The coffee wars were over the new Happicuppa bean developed by a HelthWyzer subsidiary. Until then the individual coffee beans on each bush had ripened at different times and needed to be hand-picked processed and shipped in small quantities, but the Happicuppa coffee bush was designed so that ll of its beans would ripen simultaneously, and coffee could be grown on huge plantations and harvested with machines. This threw the small growers out of business and reduced both them and their labourers to starvation-level poverty. The resistance movement was global. Riots broke out, crops were burned, Happicuppa cafes were looted, Happicuppa personnel were car-bombed or kidnapped or shot by snipers or beaten to death by mobs; and, on the other side, peasants were massacred by the army.

Margaret Atwood. Oryx and Crake.

 Oryx and Crake is also strangely hopeful in the way that The Road is. Humankind has been destroyed through an act of biological terrorism, but a set of humanoid creatures that had been bred without artistic and religious impulses, begins to create images and develop a sense of the divine as they seek to understand their world.

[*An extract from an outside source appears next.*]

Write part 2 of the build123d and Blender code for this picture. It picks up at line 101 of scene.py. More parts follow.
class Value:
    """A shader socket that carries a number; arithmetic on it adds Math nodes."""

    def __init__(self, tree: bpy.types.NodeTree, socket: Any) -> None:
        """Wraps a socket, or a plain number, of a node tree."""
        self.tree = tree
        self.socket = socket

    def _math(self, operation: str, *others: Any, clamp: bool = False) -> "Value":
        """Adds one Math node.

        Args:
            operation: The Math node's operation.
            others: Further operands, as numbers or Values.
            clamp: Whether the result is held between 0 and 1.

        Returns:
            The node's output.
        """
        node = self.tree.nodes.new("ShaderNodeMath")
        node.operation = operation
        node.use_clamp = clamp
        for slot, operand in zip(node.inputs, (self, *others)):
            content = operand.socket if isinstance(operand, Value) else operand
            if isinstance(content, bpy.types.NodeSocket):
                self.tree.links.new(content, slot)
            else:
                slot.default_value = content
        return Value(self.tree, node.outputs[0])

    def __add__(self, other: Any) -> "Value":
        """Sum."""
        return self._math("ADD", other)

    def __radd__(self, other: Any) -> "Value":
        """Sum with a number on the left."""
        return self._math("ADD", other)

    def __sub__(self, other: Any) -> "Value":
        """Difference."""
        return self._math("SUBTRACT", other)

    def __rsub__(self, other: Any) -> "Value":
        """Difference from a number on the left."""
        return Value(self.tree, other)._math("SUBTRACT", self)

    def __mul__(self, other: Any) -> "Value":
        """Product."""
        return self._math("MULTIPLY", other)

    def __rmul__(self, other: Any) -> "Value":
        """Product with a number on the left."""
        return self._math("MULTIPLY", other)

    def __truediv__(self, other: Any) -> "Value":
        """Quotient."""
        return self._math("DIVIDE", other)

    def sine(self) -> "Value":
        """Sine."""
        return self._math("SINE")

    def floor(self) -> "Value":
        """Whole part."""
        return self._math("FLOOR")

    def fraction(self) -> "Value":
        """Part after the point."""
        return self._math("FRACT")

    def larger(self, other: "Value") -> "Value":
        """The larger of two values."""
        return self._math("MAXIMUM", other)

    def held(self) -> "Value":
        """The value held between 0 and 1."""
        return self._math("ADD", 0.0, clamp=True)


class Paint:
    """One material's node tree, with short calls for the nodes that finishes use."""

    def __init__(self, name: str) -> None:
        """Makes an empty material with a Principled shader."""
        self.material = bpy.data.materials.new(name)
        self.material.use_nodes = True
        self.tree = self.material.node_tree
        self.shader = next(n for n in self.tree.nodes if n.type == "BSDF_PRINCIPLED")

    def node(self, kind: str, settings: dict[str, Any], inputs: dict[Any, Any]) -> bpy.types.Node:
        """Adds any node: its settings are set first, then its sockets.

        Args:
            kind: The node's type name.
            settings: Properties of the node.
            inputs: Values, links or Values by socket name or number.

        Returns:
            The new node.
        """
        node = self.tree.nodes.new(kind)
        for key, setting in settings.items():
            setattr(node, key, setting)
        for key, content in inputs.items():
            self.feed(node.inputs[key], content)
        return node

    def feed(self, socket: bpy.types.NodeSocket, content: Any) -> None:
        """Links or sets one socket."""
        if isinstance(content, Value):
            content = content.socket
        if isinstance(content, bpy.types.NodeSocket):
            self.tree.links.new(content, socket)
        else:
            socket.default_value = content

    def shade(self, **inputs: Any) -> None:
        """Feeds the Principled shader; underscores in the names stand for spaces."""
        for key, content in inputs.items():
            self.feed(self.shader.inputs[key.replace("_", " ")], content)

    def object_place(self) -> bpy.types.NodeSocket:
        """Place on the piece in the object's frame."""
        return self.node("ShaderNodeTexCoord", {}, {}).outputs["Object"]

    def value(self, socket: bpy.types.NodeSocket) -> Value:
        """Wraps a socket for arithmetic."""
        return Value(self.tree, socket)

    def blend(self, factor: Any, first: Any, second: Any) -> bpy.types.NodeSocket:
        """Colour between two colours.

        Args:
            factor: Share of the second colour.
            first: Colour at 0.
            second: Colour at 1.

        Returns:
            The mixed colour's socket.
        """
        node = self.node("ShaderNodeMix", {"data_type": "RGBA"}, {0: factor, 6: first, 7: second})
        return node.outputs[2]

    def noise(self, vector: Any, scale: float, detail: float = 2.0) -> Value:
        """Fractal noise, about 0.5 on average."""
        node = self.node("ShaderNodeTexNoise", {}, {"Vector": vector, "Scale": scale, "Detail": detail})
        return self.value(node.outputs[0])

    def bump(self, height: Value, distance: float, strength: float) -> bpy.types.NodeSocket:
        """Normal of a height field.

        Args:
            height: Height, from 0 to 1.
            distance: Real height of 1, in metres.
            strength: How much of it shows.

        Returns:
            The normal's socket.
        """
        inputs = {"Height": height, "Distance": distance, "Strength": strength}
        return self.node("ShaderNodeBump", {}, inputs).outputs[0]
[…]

But the natural world had already been perverted and societies torn apart by genetic manipulations of plants and animals before all the humans died.

They had lunch at one of the five-star Rejoov restaurants, on an air-conditioned pseudo balcony overlooking the main Compound organic-botanics greenhouse. Crake had the kanga-lamb, a new Australian splice that combined the placid character and high protein yield of the sheep with the kangaroo’s resistance to disease and the absence of methane-producing ozone-destroying flatulence. Jimmy ordered the raisin stuffed capon – real free-range capon, real sun-dried raisins, Crake assured him. Jimmy was so used to Chickie Nobs by now, to their bland tofu-like consistency and their inoffensive flavour, that the Capon tasted quite wild.

Margaret Atwood. Oryx and Crake.

 At Christmas I read Margaret Mittelbach and David Crewdson’s Carnivorous Nights, their account of a trip made to Tasmania in search of the Tasmanian Tiger and the myths that had grown up around it. They were accompanied by Alexis Rockman, who did the illustrations for the book. At the beginning of the trip they visited scientists at the Australian Museum in Sydney who were working on a project to clone a Tasmanian Tiger from an embryo stored there. It sounded crazy, straight out of Jurassic Park. Crewdson and Mittelbach imagined “…a zoo of now extinct animals: dodos, passenger pigeons, woolly mammoths.”